WORK TO DO: Among the entries below, find the lines with "Blender" and copy them.

RECORDS SHOWN:
────

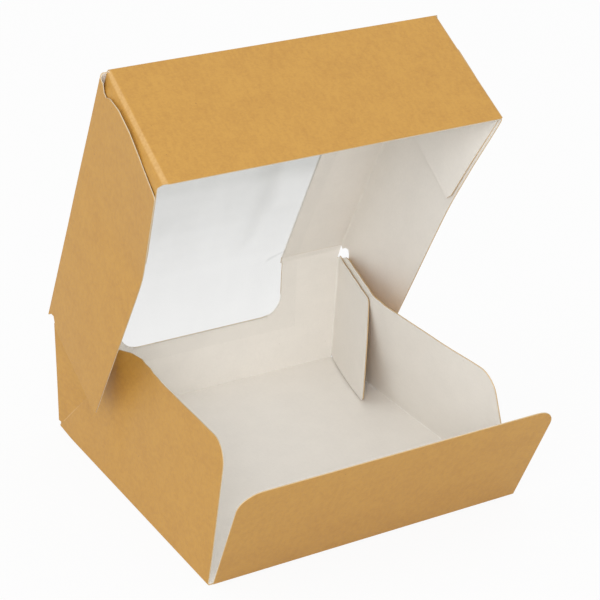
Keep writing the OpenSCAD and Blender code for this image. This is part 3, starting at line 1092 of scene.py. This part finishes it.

────

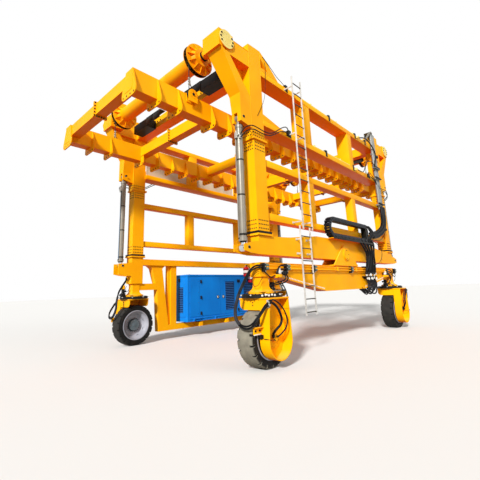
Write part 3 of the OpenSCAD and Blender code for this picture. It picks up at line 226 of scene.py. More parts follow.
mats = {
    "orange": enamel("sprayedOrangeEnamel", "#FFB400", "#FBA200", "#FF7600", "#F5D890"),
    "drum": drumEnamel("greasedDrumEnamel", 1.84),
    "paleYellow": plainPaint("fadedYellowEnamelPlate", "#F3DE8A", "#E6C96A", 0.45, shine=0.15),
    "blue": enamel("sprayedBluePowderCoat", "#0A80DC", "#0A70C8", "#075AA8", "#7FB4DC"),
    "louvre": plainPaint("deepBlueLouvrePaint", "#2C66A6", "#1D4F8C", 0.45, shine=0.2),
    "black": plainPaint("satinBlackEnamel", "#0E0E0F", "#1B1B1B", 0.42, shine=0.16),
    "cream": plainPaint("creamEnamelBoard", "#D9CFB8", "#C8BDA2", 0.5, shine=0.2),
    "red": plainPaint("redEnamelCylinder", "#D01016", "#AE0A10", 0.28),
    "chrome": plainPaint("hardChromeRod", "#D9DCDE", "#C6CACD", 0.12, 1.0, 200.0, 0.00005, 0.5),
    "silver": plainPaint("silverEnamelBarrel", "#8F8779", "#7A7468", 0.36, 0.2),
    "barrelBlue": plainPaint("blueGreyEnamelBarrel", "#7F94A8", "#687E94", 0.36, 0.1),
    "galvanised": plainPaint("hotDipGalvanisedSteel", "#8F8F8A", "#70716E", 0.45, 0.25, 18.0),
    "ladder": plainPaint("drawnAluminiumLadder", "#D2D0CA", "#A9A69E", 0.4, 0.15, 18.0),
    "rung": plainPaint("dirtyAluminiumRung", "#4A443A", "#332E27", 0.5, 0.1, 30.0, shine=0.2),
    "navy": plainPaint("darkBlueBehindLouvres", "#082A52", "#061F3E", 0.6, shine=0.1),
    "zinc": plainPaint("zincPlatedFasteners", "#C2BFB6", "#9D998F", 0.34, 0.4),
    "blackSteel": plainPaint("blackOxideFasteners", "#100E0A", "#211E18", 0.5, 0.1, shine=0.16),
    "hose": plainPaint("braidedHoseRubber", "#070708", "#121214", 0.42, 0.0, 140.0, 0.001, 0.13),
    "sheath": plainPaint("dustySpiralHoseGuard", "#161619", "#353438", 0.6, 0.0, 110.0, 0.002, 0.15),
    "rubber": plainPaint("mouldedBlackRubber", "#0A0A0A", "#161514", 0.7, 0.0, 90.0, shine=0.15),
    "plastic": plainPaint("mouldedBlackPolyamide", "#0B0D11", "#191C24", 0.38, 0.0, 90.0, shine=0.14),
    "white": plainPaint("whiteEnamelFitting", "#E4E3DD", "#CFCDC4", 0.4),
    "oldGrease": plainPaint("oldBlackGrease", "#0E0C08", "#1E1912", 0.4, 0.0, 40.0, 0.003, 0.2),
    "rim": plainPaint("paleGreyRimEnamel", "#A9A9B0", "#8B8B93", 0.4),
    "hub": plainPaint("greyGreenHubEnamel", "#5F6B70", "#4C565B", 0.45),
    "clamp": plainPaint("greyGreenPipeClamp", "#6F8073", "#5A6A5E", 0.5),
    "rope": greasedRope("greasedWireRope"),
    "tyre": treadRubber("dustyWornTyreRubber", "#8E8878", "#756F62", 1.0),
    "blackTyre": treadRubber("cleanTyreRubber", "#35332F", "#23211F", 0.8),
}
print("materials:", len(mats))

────

SOLVED EXERCISE:
Keep writing the OpenSCAD and Blender code for this image. This is part 3, starting at line 1092 of scene.py. This part finishes it.
Write part 3 of the OpenSCAD and Blender code for this picture. It picks up at line 226 of scene.py. More parts follow.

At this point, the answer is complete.